March 2004

While our son was visiting from Canada, we went on safari to the Maasai Mara. This Game Park, in the south west corner of Kenya, merges with the Serengeti in Tanzania. In October, it is invaded by herd of wildbeeste, migrating across the plains in their thousands.

From Kakamega we drove down to Lake Victoria and branched off on the road to Nairobi. This route goes through tea country with vast plantations of squat green bushes and manicured estates maintained by the tea companies. The largest town is Kericho, named after the early English tea planter John Kerich. Its equable climate and year round afternoon rain showers make it the most important tea growing area in Africa.

From Kericho the road leads to Nakuru, where we stayed a couple of nights at the Sports Hotel. We are members of the Kakamega Golf Club, famous for its bird life and grass mown by grazing cows, and most clubs have reciprocal agreements. The Nakuru Sports Club is located in the town center and is an oasis of well tended lawns and genteel dining. It harks back to the colonial era and has been maintained well as a private club, although the high ceilinged rooms are beginning to show their age. The bathroom fixtures still work, but are obviously the originals from sixty years ago. There is still a gentlemen’s bar, open all day, where women are not allowed and they play cricket outside the dining patio on Sunday afternoon.
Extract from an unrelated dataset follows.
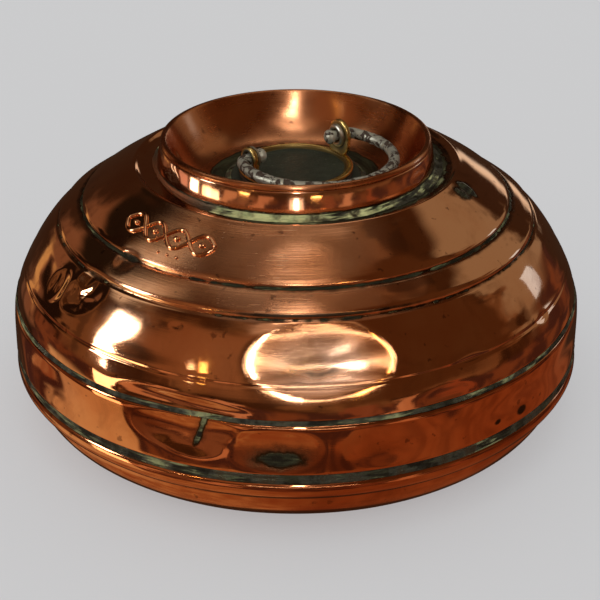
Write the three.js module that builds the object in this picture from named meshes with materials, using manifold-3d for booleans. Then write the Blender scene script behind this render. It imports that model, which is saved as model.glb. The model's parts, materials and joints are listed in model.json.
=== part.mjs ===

Nakuru has a Game Park just on the edge of the city. It’s not large, about 10 by 25 km, but it is beautiful with acacia forests and euphorbia plantations. The euphorbia tree is like a giant cactus or an umbrella blown inside out. The Park encircles a saline lake with hundreds of flamingos that look like a deep pink line of surf on the water. The flamingos disappear when the water level or the salinity drops, so we were fortunate to see so many. A large number of buffalo and white rhino are frequent sights, as are giraffe and baboons. One of the latter sat on a tree stump and watched us picnic in a little camp site by a waterfall, but was not able to snatch any of our food.

The road to Naivasha, with another salt lake, is pretty bad, but after Naivasha there has been an improvement project and the going is wonderfully smooth. Almost in Nairobi, you turn right and drop down the steep escarpment towards Narok and the Mara. About twelve kilometers from Narok the road deteriorates completely (with no continuous tarmac surface left) and dirt tracks have been made on the sides to allow vehicles to pass. Once through Narok, the road is better and you soon meet packed earth as your approach the reserve.

The Maasai Mara is known as the best park for seeing the greatest variety of animals and we were not disappointed. The Fig Tree Lodge, where we stayed, is about 25 km from the gate towards the western end of the Park where wildlife is more plentiful. The situation of the lodge is lovely, overlooking a bend in the Talek River and most accommodation is in ‘furnished tents’ each with a small deck and modern bathrooms. Our spot looked down on a sandbar that was noisy with life at night. Hoof and paw prints were clearly visible in the sand in the morning.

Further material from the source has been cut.